▶ **Your goal**
Among the entries below, count the lines where the string "from" occurs, and give only the number.

▶ **Source data**
╔══

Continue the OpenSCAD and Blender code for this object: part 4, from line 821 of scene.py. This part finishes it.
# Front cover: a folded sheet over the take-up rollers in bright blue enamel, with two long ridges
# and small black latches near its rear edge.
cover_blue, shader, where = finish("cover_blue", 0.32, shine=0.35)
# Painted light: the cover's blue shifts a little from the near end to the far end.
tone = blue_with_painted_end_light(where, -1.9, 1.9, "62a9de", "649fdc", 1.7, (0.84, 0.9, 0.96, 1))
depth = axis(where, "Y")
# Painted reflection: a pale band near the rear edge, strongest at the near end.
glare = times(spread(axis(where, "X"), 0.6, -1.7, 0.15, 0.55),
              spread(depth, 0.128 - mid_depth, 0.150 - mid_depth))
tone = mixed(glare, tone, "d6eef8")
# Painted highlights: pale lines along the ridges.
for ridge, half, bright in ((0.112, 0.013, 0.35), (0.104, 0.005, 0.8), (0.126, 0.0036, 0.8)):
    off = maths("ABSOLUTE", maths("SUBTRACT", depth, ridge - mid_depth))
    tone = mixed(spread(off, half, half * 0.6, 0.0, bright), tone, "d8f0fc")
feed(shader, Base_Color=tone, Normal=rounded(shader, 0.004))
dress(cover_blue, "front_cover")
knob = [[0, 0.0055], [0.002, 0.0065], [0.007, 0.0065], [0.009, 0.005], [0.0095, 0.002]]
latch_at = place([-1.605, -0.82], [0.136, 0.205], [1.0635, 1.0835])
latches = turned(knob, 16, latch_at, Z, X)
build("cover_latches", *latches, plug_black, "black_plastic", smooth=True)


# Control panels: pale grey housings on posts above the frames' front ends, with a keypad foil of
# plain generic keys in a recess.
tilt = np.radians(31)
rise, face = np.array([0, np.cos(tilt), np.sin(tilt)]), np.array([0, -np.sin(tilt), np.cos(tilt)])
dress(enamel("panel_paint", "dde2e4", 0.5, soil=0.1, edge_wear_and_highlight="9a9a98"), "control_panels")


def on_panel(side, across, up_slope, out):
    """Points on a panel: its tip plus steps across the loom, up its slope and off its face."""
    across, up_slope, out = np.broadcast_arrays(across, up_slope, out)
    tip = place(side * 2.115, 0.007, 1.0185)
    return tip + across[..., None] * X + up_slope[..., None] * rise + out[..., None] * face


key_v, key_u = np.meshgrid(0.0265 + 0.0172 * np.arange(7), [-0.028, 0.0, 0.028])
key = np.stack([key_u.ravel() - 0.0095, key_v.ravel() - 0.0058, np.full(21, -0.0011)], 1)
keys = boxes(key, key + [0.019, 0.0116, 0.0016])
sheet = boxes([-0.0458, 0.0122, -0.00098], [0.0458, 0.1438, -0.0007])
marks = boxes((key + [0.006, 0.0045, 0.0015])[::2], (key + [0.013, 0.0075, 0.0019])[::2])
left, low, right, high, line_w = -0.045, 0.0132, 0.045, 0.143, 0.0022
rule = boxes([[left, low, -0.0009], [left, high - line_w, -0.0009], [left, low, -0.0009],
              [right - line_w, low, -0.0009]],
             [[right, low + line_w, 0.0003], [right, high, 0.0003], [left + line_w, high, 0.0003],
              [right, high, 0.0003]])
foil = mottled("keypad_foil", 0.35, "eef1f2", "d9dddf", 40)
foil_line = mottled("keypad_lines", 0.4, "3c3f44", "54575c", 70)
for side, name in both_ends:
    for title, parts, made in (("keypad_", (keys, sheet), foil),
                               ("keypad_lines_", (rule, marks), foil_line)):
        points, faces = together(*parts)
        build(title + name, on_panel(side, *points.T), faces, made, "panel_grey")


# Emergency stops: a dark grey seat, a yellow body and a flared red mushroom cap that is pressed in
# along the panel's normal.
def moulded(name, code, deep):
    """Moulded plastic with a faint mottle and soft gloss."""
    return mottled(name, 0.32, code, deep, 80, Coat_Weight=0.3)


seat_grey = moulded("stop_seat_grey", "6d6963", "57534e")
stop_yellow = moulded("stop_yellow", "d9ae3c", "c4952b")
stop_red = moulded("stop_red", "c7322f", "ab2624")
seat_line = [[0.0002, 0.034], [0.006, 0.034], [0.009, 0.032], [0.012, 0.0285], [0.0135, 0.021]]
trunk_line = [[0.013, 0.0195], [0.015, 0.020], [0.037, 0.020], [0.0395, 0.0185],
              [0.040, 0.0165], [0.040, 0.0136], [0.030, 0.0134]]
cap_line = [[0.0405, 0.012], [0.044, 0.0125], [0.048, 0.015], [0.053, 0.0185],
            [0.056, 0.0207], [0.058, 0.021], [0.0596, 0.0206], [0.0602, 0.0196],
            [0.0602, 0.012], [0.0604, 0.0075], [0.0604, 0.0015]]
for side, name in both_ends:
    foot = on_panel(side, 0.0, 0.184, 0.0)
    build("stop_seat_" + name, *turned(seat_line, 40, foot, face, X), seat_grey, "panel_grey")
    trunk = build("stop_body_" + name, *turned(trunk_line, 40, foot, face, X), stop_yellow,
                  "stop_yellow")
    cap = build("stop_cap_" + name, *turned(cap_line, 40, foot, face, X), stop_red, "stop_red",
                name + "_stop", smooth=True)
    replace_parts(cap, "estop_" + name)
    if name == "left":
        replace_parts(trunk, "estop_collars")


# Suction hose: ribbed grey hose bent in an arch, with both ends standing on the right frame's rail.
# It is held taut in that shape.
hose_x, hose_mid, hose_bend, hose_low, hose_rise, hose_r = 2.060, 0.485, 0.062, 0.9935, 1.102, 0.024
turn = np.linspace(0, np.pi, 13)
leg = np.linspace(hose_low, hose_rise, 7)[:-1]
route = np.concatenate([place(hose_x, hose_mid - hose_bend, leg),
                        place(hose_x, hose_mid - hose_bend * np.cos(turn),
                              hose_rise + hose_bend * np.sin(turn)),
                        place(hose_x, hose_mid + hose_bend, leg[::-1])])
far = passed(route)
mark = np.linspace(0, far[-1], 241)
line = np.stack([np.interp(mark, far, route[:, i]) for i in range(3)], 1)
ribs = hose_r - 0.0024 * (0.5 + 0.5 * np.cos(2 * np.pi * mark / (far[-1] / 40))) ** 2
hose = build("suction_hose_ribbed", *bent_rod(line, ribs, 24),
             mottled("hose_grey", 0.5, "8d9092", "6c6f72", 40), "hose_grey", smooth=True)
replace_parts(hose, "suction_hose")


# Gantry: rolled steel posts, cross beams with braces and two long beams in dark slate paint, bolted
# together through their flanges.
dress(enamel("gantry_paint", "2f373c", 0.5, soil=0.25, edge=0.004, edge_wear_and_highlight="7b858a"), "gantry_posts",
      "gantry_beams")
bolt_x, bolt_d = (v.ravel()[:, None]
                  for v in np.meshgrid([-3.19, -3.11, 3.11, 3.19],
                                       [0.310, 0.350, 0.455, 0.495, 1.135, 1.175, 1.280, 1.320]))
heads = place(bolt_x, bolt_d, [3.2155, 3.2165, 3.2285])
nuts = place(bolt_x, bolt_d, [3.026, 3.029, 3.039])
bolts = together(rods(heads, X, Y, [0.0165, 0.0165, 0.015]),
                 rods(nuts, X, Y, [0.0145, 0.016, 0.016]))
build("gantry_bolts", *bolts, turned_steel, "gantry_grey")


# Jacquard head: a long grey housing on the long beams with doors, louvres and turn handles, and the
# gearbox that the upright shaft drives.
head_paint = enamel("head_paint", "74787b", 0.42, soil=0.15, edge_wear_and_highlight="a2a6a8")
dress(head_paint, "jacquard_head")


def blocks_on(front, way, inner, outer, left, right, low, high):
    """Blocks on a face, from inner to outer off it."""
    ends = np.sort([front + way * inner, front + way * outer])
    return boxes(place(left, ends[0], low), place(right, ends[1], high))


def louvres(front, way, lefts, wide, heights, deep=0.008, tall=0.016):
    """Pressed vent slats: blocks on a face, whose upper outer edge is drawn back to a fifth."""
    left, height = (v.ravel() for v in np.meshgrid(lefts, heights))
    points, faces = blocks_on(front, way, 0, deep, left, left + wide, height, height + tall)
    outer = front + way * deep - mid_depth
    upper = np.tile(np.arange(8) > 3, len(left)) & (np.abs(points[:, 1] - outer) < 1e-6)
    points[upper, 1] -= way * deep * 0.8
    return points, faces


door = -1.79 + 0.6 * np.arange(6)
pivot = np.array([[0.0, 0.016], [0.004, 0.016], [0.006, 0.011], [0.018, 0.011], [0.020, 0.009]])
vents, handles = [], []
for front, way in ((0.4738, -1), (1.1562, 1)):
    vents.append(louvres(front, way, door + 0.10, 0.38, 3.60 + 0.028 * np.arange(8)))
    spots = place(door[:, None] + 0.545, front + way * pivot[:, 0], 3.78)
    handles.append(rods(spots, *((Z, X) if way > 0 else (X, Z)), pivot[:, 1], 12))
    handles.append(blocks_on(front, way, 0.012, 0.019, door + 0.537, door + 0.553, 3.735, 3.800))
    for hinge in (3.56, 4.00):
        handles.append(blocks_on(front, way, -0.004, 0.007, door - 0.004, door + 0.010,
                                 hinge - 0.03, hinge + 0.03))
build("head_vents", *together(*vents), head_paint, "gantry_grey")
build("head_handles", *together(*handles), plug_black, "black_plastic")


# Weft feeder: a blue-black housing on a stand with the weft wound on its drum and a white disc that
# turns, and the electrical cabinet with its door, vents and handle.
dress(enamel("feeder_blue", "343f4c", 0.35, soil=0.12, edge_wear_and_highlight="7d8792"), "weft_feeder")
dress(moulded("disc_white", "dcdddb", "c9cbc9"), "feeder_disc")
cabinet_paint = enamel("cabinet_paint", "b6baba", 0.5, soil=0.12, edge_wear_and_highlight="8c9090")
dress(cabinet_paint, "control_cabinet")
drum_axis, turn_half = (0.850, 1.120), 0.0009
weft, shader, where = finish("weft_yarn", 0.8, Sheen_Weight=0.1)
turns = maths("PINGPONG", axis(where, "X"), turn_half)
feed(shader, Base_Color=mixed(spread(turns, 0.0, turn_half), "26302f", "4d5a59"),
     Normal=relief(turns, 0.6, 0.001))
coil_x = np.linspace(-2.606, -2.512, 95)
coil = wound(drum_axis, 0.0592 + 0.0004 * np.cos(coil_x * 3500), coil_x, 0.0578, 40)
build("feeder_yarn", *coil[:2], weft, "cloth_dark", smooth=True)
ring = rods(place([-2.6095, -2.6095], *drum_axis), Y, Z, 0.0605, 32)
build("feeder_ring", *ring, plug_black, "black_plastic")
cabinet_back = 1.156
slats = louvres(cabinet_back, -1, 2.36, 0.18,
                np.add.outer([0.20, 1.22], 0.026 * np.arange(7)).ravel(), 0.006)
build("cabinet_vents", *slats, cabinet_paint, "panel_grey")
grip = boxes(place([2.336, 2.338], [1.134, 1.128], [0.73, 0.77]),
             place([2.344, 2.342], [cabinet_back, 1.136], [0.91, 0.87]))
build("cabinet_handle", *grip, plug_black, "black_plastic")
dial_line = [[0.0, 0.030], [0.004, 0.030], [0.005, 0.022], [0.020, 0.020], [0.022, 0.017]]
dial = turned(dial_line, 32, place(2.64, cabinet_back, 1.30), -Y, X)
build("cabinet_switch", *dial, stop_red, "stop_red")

╚══
╔══

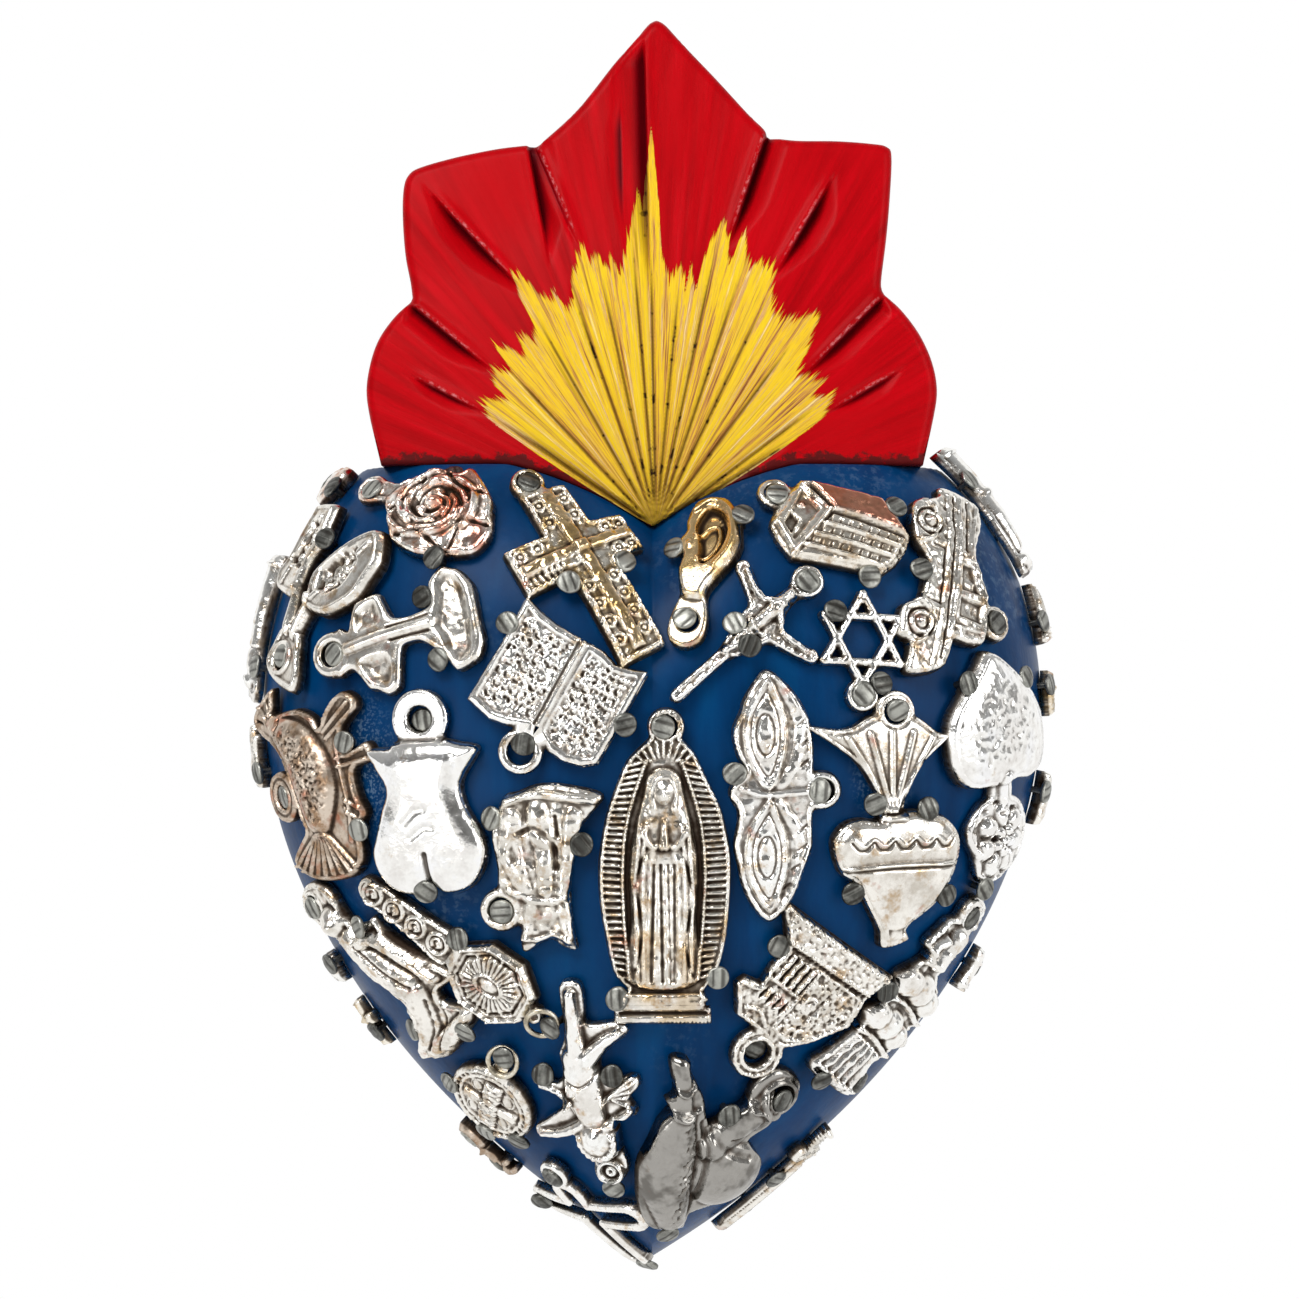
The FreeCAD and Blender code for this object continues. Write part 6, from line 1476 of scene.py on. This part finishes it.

╚══

▶ **Written solution**
4